Lindsey Graham doesn't appear to be listening to the South Carolina Republicans who deem him a traitor to the GOP. He hasn't backed down on his support for climate change legislation -- if anything, judging by a speech he gave Wednesday in Washington, he's stepped it up. Of particular note, he even pushed back on President Obama's speculation during a town hall meeting on Tuesday that it was "conceivable" that a cap-and-trade bill might have to be considered separately from an energy bill.
I like the president. I'm having a hard time finding common ground but we're trying. One of the issues that I think we have some common ground on is trying to come up with a rational energy independence policy married up with climate change policy that will clean up the air but make money doing it and create jobs in the process ... There was this idea floating around yesterday -- don't know how serious it is -- that somehow it would be wise for Congress to do an energy bill only. I don't think that's wise.

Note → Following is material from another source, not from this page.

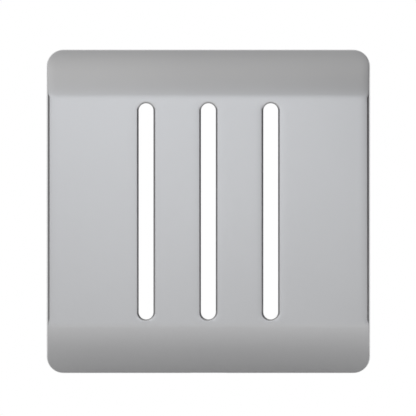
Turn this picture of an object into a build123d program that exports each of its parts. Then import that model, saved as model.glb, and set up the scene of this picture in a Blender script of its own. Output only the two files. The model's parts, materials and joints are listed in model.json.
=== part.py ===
from build123d import *

import os
from math import radians, sin, tan

# Clip-on front plate for a three-way rocker light switch, moulded in one piece.
# It is modelled as it hangs on the wall: +Z is up, +X is to the right of a person who faces it,
# and the front looks towards -Y. The origin is the centre of the rear rim, in the plane of the wall.
# Sizes are in millimetres and angles in degrees.

# Outline at the wall
plate_width = 90.0
plate_height = 90.0
corner_radius = 4.7

# Front face: flat in the middle, then curving back to the top and bottom edges
plate_depth = 8.5  # wall to the flat of the face
face_thickness = 2.0
crease_angle = 8.0  # slope of the face just past the crease
crease_round = 12.0
edge_angle = 24.0  # slope of the face where it reaches the top or bottom edge
edge_round = 0.6  # where the face rolls over into the side walls

# Side walls
wall_thickness = 1.8
wall_draft = 3.0  # the walls lean in towards the front
inner_round = 0.9
rim_round = 0.25

# Rocker slots
slot_count = 3
slot_pitch = 17.3
slot_length = 60.0
slot_width = 4.1
slot_lip_round = 0.6
crease_gap = 0.8  # end of a slot to the start of the crease

# Collar round each slot, on the back of the face
collar_thickness = 1.2
collar_height = 1.4
collar_round = 0.3

# Upright ribs beside the outer slots, which bear on the carrier
rib_spacing = 62.0
rib_length = 54.0
rib_thickness = 1.0
rib_height = 1.8
rib_round = 0.25

# Snap catches on the inside of the left and right walls
catch_spacing = 40.0
catch_length = 10.0
catch_setback = 0.7  # wall plane to the start of the lead-in
catch_lead_in = 1.2
catch_land = 0.4
catch_back = 0.4
catch_reach = 0.8
catch_root = 0.5  # how deep a catch is rooted in its wall

# Notch in the bottom wall, where a flat screwdriver prises the plate off
notch_width = 10.0
notch_height = 1.3
notch_round = 0.5

# Round marks that the ejector pins leave on the back of the face
pin_mark_radius = 2.0
pin_mark_depth = 0.15
pin_mark_spread = 74.0
pin_mark_rise = 50.0

# Values that follow from the sizes above
half_width = plate_width / 2
half_height = plate_height / 2
ceiling_depth = plate_depth - face_thickness  # wall to the back of the face
collar_depth = ceiling_depth - collar_height
rib_depth = ceiling_depth - rib_height
root_overlap = face_thickness / 2  # how far collars and ribs run into the face
inner_corner_radius = max(corner_radius - wall_thickness, inner_round)
flat_half = slot_length / 2 + crease_gap
crease_reach = crease_round * sin(radians(crease_angle))
slope_reach = half_height - flat_half - crease_reach
slope_radius = slope_reach / (sin(radians(edge_angle)) - sin(radians(crease_angle)))


def face_outline(inset):
    """Upper half of the side view of what lies behind the face, moved back by inset."""
    with BuildLine() as upper_half:
        flat = Line((inset - plate_depth, 0), (inset - plate_depth, flat_half))
        crease = JernArc(flat @ 1, flat % 1, crease_round - inset, -crease_angle)
        slope = JernArc(crease @ 1, crease % 1, slope_radius - inset, crease_angle - edge_angle)
        Polyline(slope @ 1, ((slope @ 1).X, plate_height), (0, plate_height), (0, 0), flat @ 0)
    return upper_half.line


def is_side_wall(face):
    """Tell the side walls from the face and the rim, which look forward and back."""
    normal = face.normal_at()
    return abs(normal.Y) < Vector(normal.X, 0, normal.Z).length


def drafted_block(width, height, corner, inset, border_round):
    """A block with leaning walls, closed in front by the curved face moved back by inset."""
    with BuildPart() as block:
        with BuildSketch(Plane.XZ):
            RectangleRounded(width, height, corner)
        extrude(amount=plate_depth, taper=wall_draft)
        with BuildSketch(Plane.YZ):
            add(face_outline(inset))
            make_face()
            mirror(about=Plane.XZ)
        extrude(amount=width, both=True, mode=Mode.INTERSECT)
        walls = block.faces().filter_by(is_side_wall)
        rim = block.faces().sort_by(Axis.Y)[-1]
        front = block.faces() - walls - rim.faces()
        fillet(front.edges() & walls.edges(), border_round)
    return block.part


def inner_wall(depth):
    """Half the clear width between the left and right walls, at a depth in front of the wall plane."""
    return half_width - wall_thickness - depth * tan(radians(wall_draft))


def catch_outline():
    """Section through a snap catch on the right wall, from its lead-in to its holding slope."""
    crest_start = catch_setback + catch_lead_in
    crest_end = crest_start + catch_land
    foot = crest_end + catch_back
    with BuildLine() as section:
        Polyline(
            (inner_wall(catch_setback) + catch_root, -catch_setback),
            (inner_wall(catch_setback), -catch_setback),
            (inner_wall(crest_start) - catch_reach, -crest_start),
            (inner_wall(crest_end) - catch_reach, -crest_end),
            (inner_wall(foot), -foot),
            (inner_wall(foot) + catch_root, -foot),
            close=True,
        )
    return section.line


outside = drafted_block(plate_width, plate_height, corner_radius, 0, edge_round)
hollow = drafted_block(
    plate_width - 2 * wall_thickness,
    plate_height - 2 * wall_thickness,
    inner_corner_radius,
    face_thickness,
    inner_round,
)

with BuildPart() as front_plate:
    # Shell
    add(outside)
    fillet(front_plate.faces().sort_by(Axis.Y)[-1].edges(), rim_round)
    add(hollow, mode=Mode.SUBTRACT)

    # Collars, and the slots through them and the face
    with BuildSketch(Plane.XZ.offset(collar_depth)):
        with GridLocations(slot_pitch, 0, slot_count, 1):
            SlotOverall(
                slot_length + 2 * collar_thickness, slot_width + 2 * collar_thickness, rotation=90
            )
    extrude(amount=collar_height + root_overlap)
    with BuildSketch(Plane.XZ):
        with GridLocations(slot_pitch, 0, slot_count, 1):
            SlotOverall(slot_length, slot_width, rotation=90)
    extrude(amount=plate_depth, mode=Mode.SUBTRACT)
    fillet(front_plate.edges().filter_by_position(Axis.Y, -collar_depth, -collar_depth), collar_round)
    face = front_plate.faces().sort_by(Axis.Y)[0]
    fillet(face.inner_wires().edges(), slot_lip_round)

    # Ribs
    with BuildSketch(Plane.XZ.offset(rib_depth)):
        with GridLocations(rib_spacing, 0, 2, 1):
            Rectangle(rib_thickness, rib_length)
    extrude(amount=rib_height + root_overlap)
    fillet(front_plate.edges().filter_by_position(Axis.Y, -rib_depth, -rib_depth), rib_round)

    # Snap catches, two on each side
    with BuildSketch(Plane.XY.offset(catch_spacing / 2), Plane.XY.offset(-catch_spacing / 2)):
        add(catch_outline())
        make_face()
        mirror(about=Plane.YZ)
    extrude(amount=catch_length / 2, both=True)

    # Screwdriver notch, open towards the wall
    with BuildSketch(Plane.XY.offset(-half_height)) as notch:
        Rectangle(notch_width, 2 * notch_height)
        fillet(notch.vertices(), notch_round)
    extrude(amount=2 * wall_thickness, mode=Mode.SUBTRACT)

    # Ejector pin marks
    with BuildSketch(Plane.XZ.offset(ceiling_depth)):
        with GridLocations(pin_mark_spread, pin_mark_rise, 2, 2):
            Circle(pin_mark_radius)
    extrude(amount=pin_mark_depth, mode=Mode.SUBTRACT)

front_plate.part.label = "front_plate"

os.makedirs("parts", exist_ok=True)
export_step(front_plate.part, "parts/front_plate.step")
print("front_plate", round(front_plate.part.volume), front_plate.part.bounding_box().size)
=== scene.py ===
import json
import math

import bmesh
import bpy
from mathutils import Matrix, Vector

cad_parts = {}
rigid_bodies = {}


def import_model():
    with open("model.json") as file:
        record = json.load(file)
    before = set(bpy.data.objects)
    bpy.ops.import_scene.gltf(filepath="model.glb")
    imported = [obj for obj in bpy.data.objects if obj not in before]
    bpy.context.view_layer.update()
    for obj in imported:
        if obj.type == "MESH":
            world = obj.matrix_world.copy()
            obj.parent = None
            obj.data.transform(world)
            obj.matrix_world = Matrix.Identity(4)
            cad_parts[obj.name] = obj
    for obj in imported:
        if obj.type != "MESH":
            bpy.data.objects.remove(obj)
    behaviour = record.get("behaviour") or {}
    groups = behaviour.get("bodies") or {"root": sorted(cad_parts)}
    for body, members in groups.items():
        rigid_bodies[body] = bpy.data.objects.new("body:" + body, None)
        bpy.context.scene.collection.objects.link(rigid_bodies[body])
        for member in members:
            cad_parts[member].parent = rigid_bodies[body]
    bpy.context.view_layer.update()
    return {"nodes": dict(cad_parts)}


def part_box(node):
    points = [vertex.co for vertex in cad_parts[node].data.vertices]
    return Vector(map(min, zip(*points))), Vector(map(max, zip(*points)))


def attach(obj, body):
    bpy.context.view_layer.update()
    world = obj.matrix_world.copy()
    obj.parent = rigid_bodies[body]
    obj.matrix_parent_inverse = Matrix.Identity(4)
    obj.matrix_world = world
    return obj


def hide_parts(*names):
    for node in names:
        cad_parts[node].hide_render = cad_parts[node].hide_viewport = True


for spare in list(bpy.data.objects):
    bpy.data.objects.remove(spare)  # the cube, lamp and camera of the startup file

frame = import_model()
print("frame loaded:", sorted(frame["nodes"]))

mm = 0.001
nearly = 0.001  # millimetres within which two places count as one


def addNode(tree, kind, inputs=None, **settings):
    # one node with its settings; an input is given a value, or another node's output to link
    node = tree.nodes.new(kind)
    for name, value in settings.items():
        setattr(node, name, value)
    for name, value in (inputs or {}).items():
        if isinstance(value, bpy.types.NodeSocket):
            tree.links.new(value, node.inputs[name])
        else:
            node.inputs[name].default_value = value
    return node


def linearColour(hexColour):
    # an sRGB hex colour as the linear values that shaders take
    parts = [int(hexColour[place:place + 2], 16) / 255 for place in (1, 3, 5)]
    linear = [part / 12.92 if part <= 0.04045 else ((part + 0.055) / 1.055) ** 2.4 for part in parts]
    return (*linear, 1)


# The plate's sizes in millimetres; its width, height and depth come from the frame
boxLow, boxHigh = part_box("front_plate")
plate = {
    "depth": -boxLow.y / mm,
    "cornerRadius": 4.7,
    "draft": 3.0,  # degrees that the walls lean in
    "wall": 1.8,
    "face": 2.0,
    "creaseAngle": 8.0,
    "creaseRound": 12.0,
    "edgeAngle": 24.0,
    "edgeRound": 0.7,  # beside the flat
    "sharpRound": 0.15,  # everywhere else
    "roundRise": 0.85,  # the rounder stretch sits this far above the middle
    "roundTaper": 0.6,  # and tightens over this share of the crease's run
    "lead": 2.0,  # the face begins to roll this far before an edge or slot
    "leadSag": 0.06,  # and has sunk by this much there
    "innerRound": 0.9,
    "rimRound": 0.25,
    "slotPitch": 17.3,
    "slotLength": 60.0,
    "slotWidth": 4.1,
    "lipRound": 0.6,
    "creaseGap": 0.8,
    "collar": 1.2,
    "collarHeight": 1.4,
    "collarRound": 0.3,
    "ribSpacing": 62.0,
    "ribLength": 54.0,
    "ribThickness": 1.0,
    "ribHeight": 1.8,
    "ribRound": 0.25,
    "catchSpacing": 40.0,
    "catchLength": 10.0,
    "catchDepths": (0.7, 1.9, 2.3, 2.7),  # foot, crest, crest, foot
    "catchReach": 0.8,
    "notchWidth": 10.0,
    "notchHeight": 1.3,
    "notchRound": 0.5,
    "markRadius": 2.0,
    "markDepth": 0.15,
    "markSpread": 74.0,
    "markRise": 50.0,
    "sharpFrom": 38,  # degrees between faces from which an edge is drawn sharp
}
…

The reason I don't think that's wise is that "it is a kick the can down the road approach." It's putting off to another Congress what really needs to be done comprehensively. I don't think you'll ever have energy independence the way I want it until you start dealing with carbon pollution and pricing carbon. The two are connected in my view-- very much connected. The money to be made in solving the carbon pollution problem can only happen when you price carbon in my view. So if the approach is to try to pass some half-assed energy bill and say that is moving the ball down the road, forget it with me.
And if climate change and green jobs aren't enough of a motivator, how about the specter of Chinese competition!
At the end of the day we need a comprehensive approach that would allow this country to jump start its economy and lead the world to a cleaner environment. Every day we wait in this nation China is going to eat our lunch. The Chinese don't need 60 votes. I guess they just need one guy's vote over there -- and that guy's voted.
The Chinese don't need 60 votes. You know gridlock in the U.S. Senate is bad when a Republican senator compares it unfavorably with autocratic decision-making in the People's Republic of China!
Grist has the full transcript. I found myself nodding my head to it more than I have become accustomed to with the utterances of currently serving Republican senators. Which undoubtedly explains why the good citizens of South Carolina are so outraged.